Sameh’e göre İran’daki kadın mücadelesi her ne kadar ayrımcı yasal/kurumsal yapıyı henüz ters yüz edememiş olsa da, siyasal karar alıcıları kadınları ve kadın eşitlik taleplerini ciddiye almak zorunda bırakmayı başarıyor. Bu yönüyle, tüm mütevazılığına rağmen İran’daki kadın mücadelesi, kadınların kendi kaderlerini tayin etmelerini sağlayacak kadar yetenekli bir Orta Doğu toplumunu hayal etmemizi sağlıyor.
Kadınların Kamu Yönetiminde Eşit Var Olduğu Bir Dünya
Kadınların kendi kaderini tayin ettiği bir ülke ve coğrafya hayali peşinden koşulacak çok güzel bir hayal. Kadınların kamu yönetiminde eşit olarak görev aldığı bir dünyanın da daha yaşanılır bir dünya olacağını biliyorduk, nitekim UNDP araştırması da bunu yeniden ortaya koymuş.
Birleşmiş Milletler Kalkınma Programı (UNDP) ve Pittsburgh Üniversitesi Toplumsal Cinsiyet Eşitsizliği Araştırma Laboratuvarı (GIRL) Kamu Yönetiminde Toplumsal Cinsiyet Eşitliği (GEPA) raporunu yayımlandı. 170 ülkeyi kapsayan raporda, kadınların dünya genelinde kamu yönetiminde üst düzey liderlik pozisyonlarının yalnız üçte birini ellerinde tuttuğu kaydedildi. Türkiye’de ise 2018 rakamlarına göre üst düzey liderlerin sadece yüzde 8’i kadın. Oysa rapora göre, kadınlar kamu yönetiminde liderlik pozisyonlarında yer aldıklarında, hükümetler daha duyarlı ve hesap verebilir oluyor. Kamu hizmetlerinin kalitesi önemli ölçüde yükseliyor. Verilere göre, kadınlar yetki makamında olduklarında, kadına yönelik şiddetin ortadan kaldırılması, çocuk bakım hizmetleri ve sağlık hizmetleri gibi göz ardı edilen meseleler daha çok ilgi görüyor. Ayrıca, hükümette yolsuzluk daha az oluyor ve siyasi partiler daha çok iş birliği yapıyor.

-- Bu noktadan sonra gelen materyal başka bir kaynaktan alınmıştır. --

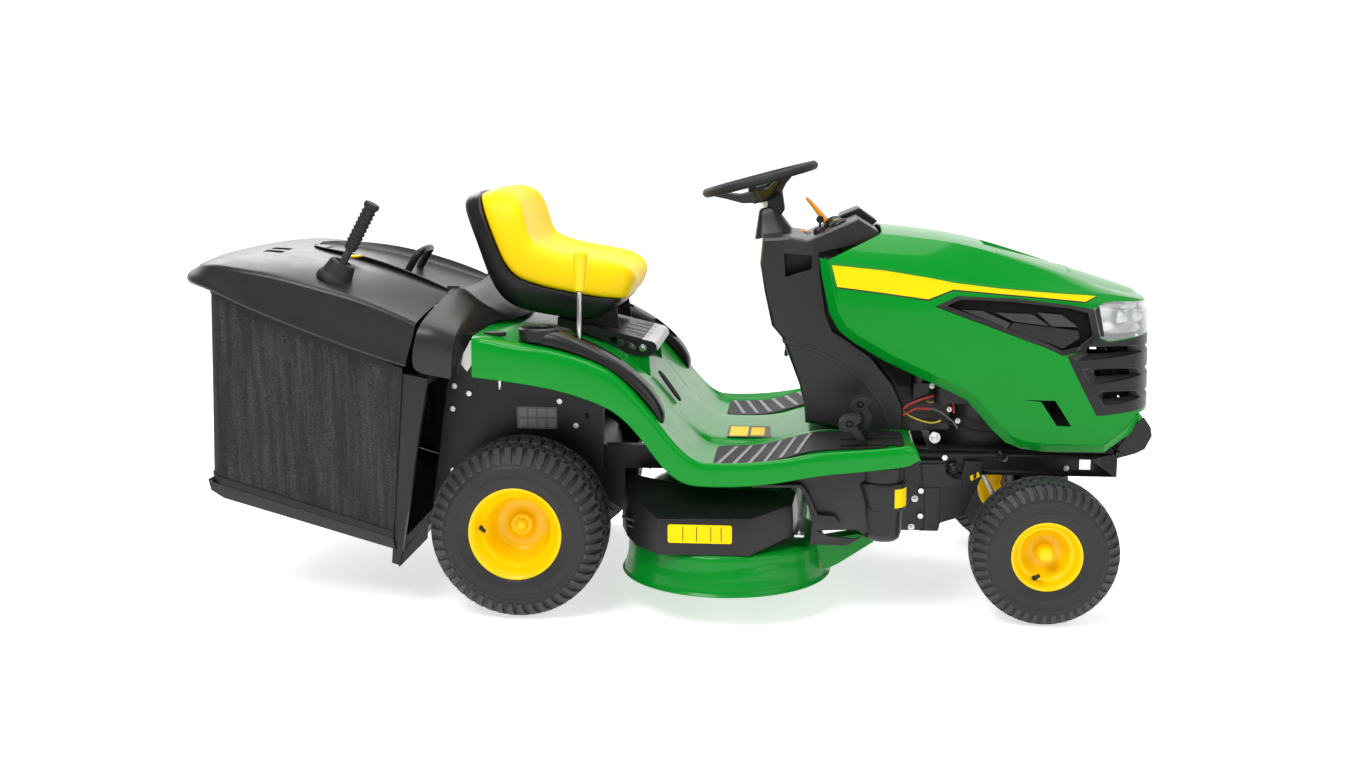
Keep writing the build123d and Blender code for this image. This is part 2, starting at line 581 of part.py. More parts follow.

Hayatın merkezinde evlilik değil arkadaşlık olsaydı ne olurdu?
Rhaina Cohen The Atlatic’deki yazısında, tek eşli romantik bir ilişkinin, diğer tüm ilişkilerin etrafında döndüğü bir gezegen olması gerektiği beklentisine karşı koyarak, arkadaşlığı hayatın merkezine yerleştirmenin olanaklarını ve faydalarını tartışıyor. Hayatın merkezinde evlilik değil arkadaşlık olsaydı dünya nasıl bir yer olurdu? sorusu toplumun temelini aile ve evlilik olarak tanımlayan sisteme karşı esaslı bir sorgulama.
Madonna’dan Britney’e destek
39 yaşındaki Britney Spears’in 2007 yılından beri mahkeme kararıyla vasisi tayin edilen babasına karşı verdiği mücadeleye Madonna’dan destek var. “Bu kadına hayatını geri verin, Kölelik biteli çok zaman oldu, Kadınlara yüzyıldır bunu yapan açgözlü ataerkilliğe ölüm” diyen pop müziğin kraliçesi, “Bu insan hakları ihlalidir! Britney seni hapisten kurtarmaya geliyoruz!” diye sosyal medya hesaplarından paylaşımda bulunarak şahane bir kadın dayanışması örneği gösterdi.
Eşitliğin, dayanışmanın ve barışın hakim olacağı nice bayramlar diliyorum.